Second, they're relatively cheap. You can get five pounds of peanuts for less than ten dollars. That's a LOT of peanuts for not a lot of money. (I bought two five-pound bags because I had no clear idea of how much five pounds of peanuts actually is. It's a lot. I have a lot of peanuts.)

Third, they're fun. Eating peanuts in the shell is a social activity, with everyone sitting around shelling nuts and sharing the excitement of finding the coveted triple-peanut, or the disappointment of dropping the peanuts and losing them to the dog.

Because of the mess involved in shelling the peanuts, they're best eaten outside. Which is of course where you want your kids to be in the summer, anyway.

So, if you're having a party outside soon, or just have a bunch of kids hanging around requesting food all day, go ahead and get a big bag of roasted, salted peanuts, set up a bucket somewhere in the middle of a bunch of chairs . . .
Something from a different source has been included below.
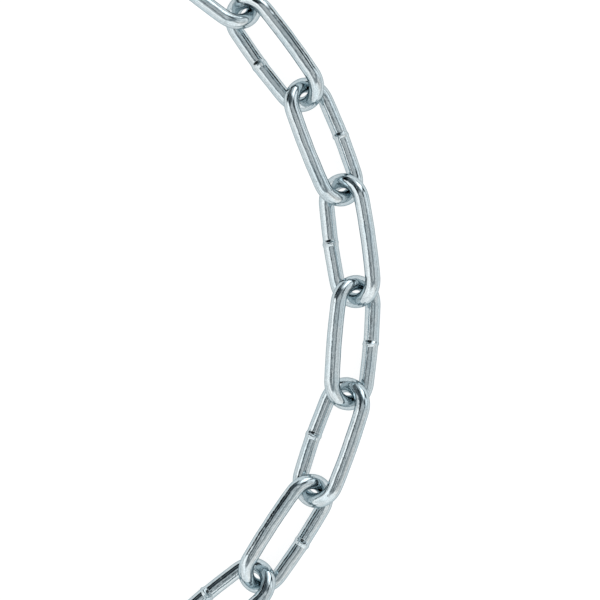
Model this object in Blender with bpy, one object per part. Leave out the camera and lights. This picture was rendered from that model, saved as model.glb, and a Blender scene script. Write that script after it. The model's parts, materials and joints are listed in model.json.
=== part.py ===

A rubber livestock feed pan works for us.

. . . and enjoy one of the great pleasures of summer.


Poppy approves.

Sunday, June 5, 2022

Snapshots: The Bottom of the Barrel

I left my cell phone at school when I went in to work the other day, which means I'm left with whatever photos were already on it before I forgot it. And that is . . .

 


The books currently on my bedside table shelf.


All four children absorbed in books in the school library while I was working last week.


A very amusing photo of Jasper when we were on our way home from the canyon a couple of weeks ago.


And our road, stretching into infinity.

There you have it! My life, snapshotted.